A subcommittee of regents in 2009 reviewed UMBI's history and structure. It also solicited the views of individuals and groups, including UMBI administrators, faculty, staff, and graduate students; members of the UMBI Board of Visitors; external scientists and administrators from higher education and government; and representatives from business and economic development organizations.
As a result of its comprehensive review, the committee found that "the organization of UMBI as a geographically dispersed, free-standing entity has created intractable problems." These included the lack of scale of UMBI programs, isolation among UMBI's research centers, lack of a critical mass of graduate and undergraduate students involved in UMBI research, and administrative inefficiencies.
The board directed the USM office to complete the restructuring by June 30, 2010, the end of the 2010 fiscal year.

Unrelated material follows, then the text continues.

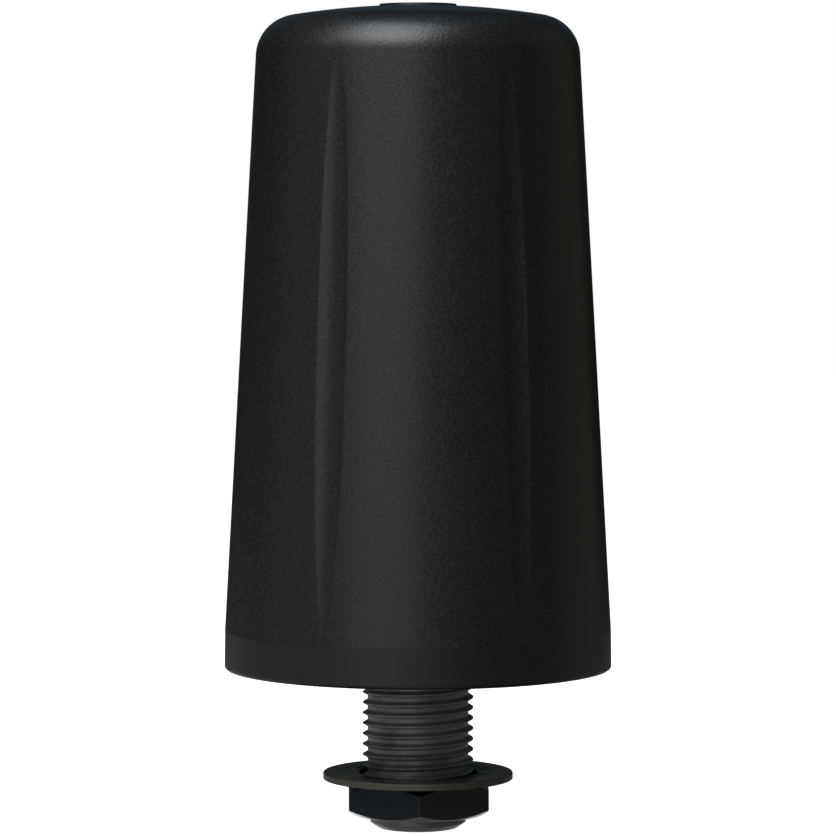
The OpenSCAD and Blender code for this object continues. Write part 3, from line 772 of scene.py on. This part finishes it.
def gold():
    """Flash gold over nickel, a little uneven."""
    s = Surface("gold", roughness=0.22, metallic=1.0)
    patch = s.noise(2500, 3)
    s.colour(s.blend(s.spread(patch, 0.3, 0.7), (0.72, 0.50, 0.18), (0.88, 0.66, 0.30)))
    s.roughness(s.spread(patch, 0.3, 0.7, 0.16, 0.30))
    s.bump(s.noise(7000, 3), 0.003)
    return s.material


def brass():
    """Turned brass with drawing lines along its length."""
    s = Surface("brass", roughness=0.28, metallic=1.0)
    lines = s.noise(1.0, 3, 0.6, s.stretched(7000, 7000, 500))
    tarnish = s.noise(600, 4, 0.6)
    s.colour(s.blend(s.spread(tarnish, 0.35, 0.7), (0.66, 0.47, 0.19), (0.45, 0.32, 0.14)))
    s.roughness(s.spread(lines, 0.3, 0.7, 0.22, 0.36))
    s.bump(lines, 0.004)
    return s.material


def copper():
    """Bare copper strip with a few darker marks of oxide."""
    s = Surface("copper", roughness=0.3, metallic=1.0)
    oxide = s.noise(350, 4, 0.6)
    s.colour(s.blend(s.spread(oxide, 0.4, 0.75), (0.76, 0.36, 0.21), (0.42, 0.19, 0.11)))
    s.roughness(s.spread(oxide, 0.3, 0.7, 0.24, 0.42))
    s.bump(s.noise(4000, 3), 0.004)
    return s.material


def tin_shield():
    """Tinned sheet steel, drawn and slightly clouded."""
    s = Surface("tin_shield", roughness=0.32, metallic=1.0)
    cloud = s.noise(500, 5, 0.65)
    s.colour(s.blend(s.spread(cloud, 0.3, 0.7), (0.52, 0.52, 0.51), (0.68, 0.68, 0.67)))
    s.roughness(s.spread(cloud, 0.3, 0.7, 0.24, 0.42))
    s.bump(s.noise(3000, 4, 0.6), 0.005)
    return s.material


def circuit_board():
    """Green solder resist over copper tracks, with small plated vias."""
    s = Surface("circuit_board", roughness=0.35, coat=0.3, coat_roughness=0.15)
    along = s.spread(s.noise(1.0, 0, 0.5, s.stretched(900, 120, 0)), 0.5, 0.52)
    across = s.spread(s.noise(1.0, 0, 0.5, s.stretched(110, 800, 0)), 0.5, 0.52)
    tracks = s.combine("MAXIMUM", along, across)
    vias = s.spread(s.cells(420), 0.12, 0.10)
    resist = s.blend(tracks, (0.006, 0.075, 0.032), (0.016, 0.150, 0.060))
    s.colour(s.blend(vias, resist, (0.55, 0.42, 0.18)))
    s.roughness(s.spread(s.noise(1200, 3), 0.3, 0.7, 0.28, 0.42))
    s.bump(tracks, 0.03)
    return s.material


def chip_plastic():
    """Filled epoxy, matt and finely speckled."""
    s = Surface("chip_plastic", roughness=0.55)
    speck = s.noise(6000, 4, 0.7)
    s.colour(s.blend(s.spread(speck, 0.3, 0.7), (0.018, 0.018, 0.019), (0.036, 0.036, 0.038)))
    s.roughness(s.spread(speck, 0.3, 0.7, 0.48, 0.62))
    s.bump(speck, 0.008)
    return s.material


def white_plastic():
    """Off-white glass-filled plastic."""
    s = Surface("white_plastic", roughness=0.45)
    fibres = s.noise(1.0, 4, 0.6, s.stretched(1800, 1800, 600))
    patch = s.noise(120, 3)
    tone = s.blend(s.spread(fibres, 0.3, 0.7), (0.68, 0.67, 0.63), (0.78, 0.77, 0.74))
    s.colour(s.blend(s.spread(patch, 0.4, 0.7, 0, 0.4), tone, (0.70, 0.68, 0.60)))
    s.roughness(s.spread(fibres, 0.3, 0.7, 0.38, 0.52))
    s.bump(fibres, 0.008)
    return s.material


def wire_jacket():
    """Extruded jacket with faint lines along the wire."""
    s = Surface("wire_jacket", roughness=0.4)
    lines = s.noise(1.0, 2, 0.5, s.stretched(6000, 6000, 300))
    s.colour(s.blend(s.spread(lines, 0.3, 0.7), (0.030, 0.030, 0.031), (0.050, 0.050, 0.052)))
    s.roughness(s.spread(lines, 0.3, 0.7, 0.34, 0.48))
    s.bump(lines, 0.006)
    return s.material


def foam():
    """Open-celled grey foam."""
    s = Surface("foam", roughness=0.9, specular=0.2)
    cells = s.cells(1400, "SMOOTH_F1")
    s.colour(s.blend(s.spread(cells, 0.1, 0.7), (0.045, 0.045, 0.048), (0.22, 0.22, 0.23)))
    s.roughness(s.spread(cells, 0.1, 0.7, 0.95, 0.85))
    s.bump(cells, 0.25)
    return s.material


# Which CAD nodes carry each material
FINISHES = {
    radome_plastic: ["radome"],
    base_plastic: ["base_housing"],
    rubber: ["radome_seal", "mounting_gasket", "stud_seal", "connector_seal"],
    stud_metal: ["threaded_stud"],
    washer_metal: ["flat_washer"],
    nut_metal: ["hex_nut"],
    steel: ["base_screws", "stud_screws", "feed_screws", "connector_circlip", "backup_cell"],
    connector_metal: ["connector_shell"],
    gold: ["connector_contacts", "antenna_lead", "feed_pins"],
    brass: ["board_spacers", "upper_spacers"],
    copper: ["helix_arms"],
    tin_shield: ["receiver_shield", "lna_shield", "gnss_module"],
    circuit_board: ["main_board", "feed_board"],
    chip_plastic: ["connector_insulator", "board_header", "board_chips", "vent_plug"],
    white_plastic: ["harness_plug", "helix_former", "helix_cap"],
    wire_jacket: ["inner_harness"],
    foam: ["crown_pad"],
}


def dress(obj, material):
    """Gives an object one material in place of those it had."""
    obj.data.materials.clear()
    obj.data.materials.append(material)


def dress_nodes():
    """Gives every CAD node its finish, and returns the materials by name."""
    materials = {}
    for make, nodes in FINISHES.items():
        materials[make.__name__] = make()
        for node in nodes:
            dress(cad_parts[node], materials[make.__name__])
    return materials


def place_piece(obj, node, body, finish):
    """A finer piece that rides on the node's body, stands for the node and takes its finish."""
    dress(obj, materials[finish])
    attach(obj, body)
    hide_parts(node)


# ---------------------------------------------------------------- stage

# Camera and lights in metres and degrees, lens and floor in millimetres
CAMERA_DISTANCE = 0.600
CAMERA_HEIGHT = 0.0693
CAMERA_TILT = 3.14
CAMERA_LENS = 180.6
FLOOR_DROP = 3.0
FLOOR_HALF = 1500.0
LIGHT_CENTRE = Vector((0, 0, 0.045))


def make_camera():
    """A long lens a little above the object's middle, looking slightly down."""
    data = bpy.data.cameras.new("camera")
    data.sensor_width = 36.0
    data.lens = CAMERA_LENS
    data.clip_start = 0.01
    camera = bpy.data.objects.new("camera", data)
    camera.location = (0, -CAMERA_DISTANCE, CAMERA_HEIGHT)
    camera.rotation_euler = (math.radians(90 - CAMERA_TILT), 0, 0)
    bpy.context.scene.collection.objects.link(camera)
    bpy.context.scene.camera = camera


def make_backdrop():
    """White floor below the stud, and the same white all round. Neither lights the object."""
    scene = bpy.context.scene
    scene.view_settings.view_transform = "Standard"
    world = bpy.data.worlds.new("studio")
    world.use_nodes = True
    world.node_tree.nodes["Background"].inputs["Color"].default_value = (1, 1, 1, 1)
    scene.world = world
    world.cycles_visibility.diffuse = False
    world.cycles_visibility.glossy = False
    corners = [(-1, -1), (1, -1), (1, 1), (-1, 1)]
    points = [(x * FLOOR_HALF, y * FLOOR_HALF, STUD_END - FLOOR_DROP) for x, y in corners]
    floor = new_object("floor", points, [(0, 1, 2, 3)])
    material = bpy.data.materials.new("floor_white")
    material.use_nodes = True
    shader = material.node_tree.nodes["Principled BSDF"]
    shader.inputs["Base Color"].default_value = (0.9, 0.9, 0.9, 1)
    shader.inputs["Emission Color"].default_value = (1, 1, 1, 1)
    shader.inputs["Emission Strength"].default_value = 1.0
    dress(floor, material)
    floor.visible_diffuse = False
    floor.visible_glossy = False
    floor.visible_shadow = False


def soft_box(name, azimuth, elevation, width, height, radiance, colour=(1, 1, 1), distance=0.9):
    """A soft box facing the object's middle. Azimuth 0 is the camera's side, positive to its right."""
    a, e = math.radians(azimuth), math.radians(elevation)
    towards = Vector((math.sin(a) * math.cos(e), -math.cos(a) * math.cos(e), math.sin(e)))
    data = bpy.data.lights.new(name, "AREA")
    data.shape = "RECTANGLE"
    data.size, data.size_y = width, height
    data.energy = radiance * math.pi * width * height
    data.color = colour
    light = bpy.data.objects.new(name, data)
    light.location = LIGHT_CENTRE + towards * distance
    light.rotation_mode = "QUATERNION"
    light.rotation_quaternion = towards.to_track_quat("Z", "Y")
    bpy.context.scene.collection.objects.link(light)


def make_lights():
    """Boxes high on the left and a tall one in front, weak fills all round, and light from below."""
    soft_box("high_key", -21, 43, 0.62, 0.40, 6.2, colour=(1.01, 1.00, 0.99))
    soft_box("top_key", -28, 66, 0.56, 0.40, 4.8, colour=(0.93, 1.00, 1.07), distance=0.8)
    soft_box("overhead", 180, 82, 1.00, 0.6, 0.06, colour=(0.35, 1.00, 1.70))
    soft_box("high_left", -60, 42, 0.40, 0.35, 1.8, colour=(1.05, 1.01, 0.92))
    soft_box("front_strip", -21, 8, 0.80, 1.0, 0.59, colour=(0.99, 1.01, 1.00))
    soft_box("left_fill", -75, 8, 0.80, 1.0, 0.145, colour=(0.93, 1.00, 1.10))
    soft_box("right_fill", 45, 8, 1.20, 1.0, 0.045)
    soft_box("nut_fill_left", -63, -8, 0.40, 0.22, 0.09, colour=(0.50, 1.00, 1.35))
    soft_box("nut_fill_right", 64, -12, 0.40, 0.22, 0.13)
    soft_box("right_rim", 115, 8, 0.80, 1.0, 0.11, colour=(1.0, 1.0, 0.8))
    soft_box("low_left", -95, -30, 0.80, 0.5, 0.67, colour=(1.08, 1.00, 0.92))
    soft_box("low_right", 110, -25, 0.70, 0.4, 0.34)
    soft_box("low_front", -5, -40, 0.80, 0.3, 0.50)
    soft_box("rear_right", 170, -24, 0.80, 0.4, 0.85)
    soft_box("rear_left", -150, -24, 0.90, 0.4, 0.85)
    soft_box("low_back", 180, -50, 0.80, 0.5, 0.32)
    soft_box("back_high", 180, 20, 0.80, 0.3, 0.075, colour=(0.40, 1.00, 1.45))
    soft_box("back_low", 180, 6, 0.80, 0.16, 0.035, colour=(1.10, 1.05, 0.80))


# ---------------------------------------------------------------- scene

materials = dress_nodes()
place_piece(make_radome(), "radome", "housing", "radome_plastic")
place_piece(make_base(), "base_housing", "housing", "base_plastic")
place_piece(make_gasket(), "mounting_gasket", "housing", "rubber")
place_piece(make_stud(), "threaded_stud", "housing", "stud_metal")
place_piece(make_washer(), "flat_washer", "washer", "washer_metal")
place_piece(make_nut(), "hex_nut", "nut", "nut_metal")

make_backdrop()
make_lights()
make_camera()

The regents charged USM Chancellor William "Brit" Kirwan to work with the UMBI center directors and the appropriate institutional presidents on memoranda of understanding (MOUs) outlining details of the future operations and collaborations. The chancellor presented the MOUs to the board as they were negotiated during the fiscal year. The first approval occurred in October 2009 and all MOUs were approved by February 2010.
"The launch of these realigned centers provides a tremendous opportunity for the University System of Maryland to increase the volume and impact of its basic and applied research in the biosciences," Kirwan said. "This restructuring has the potential to double the research productivity of UMBI's current assets within five years. Once these assets are joined with activities system-wide, USM will play an even greater role in positioning the State of Maryland as a national and international leader in the biosciences."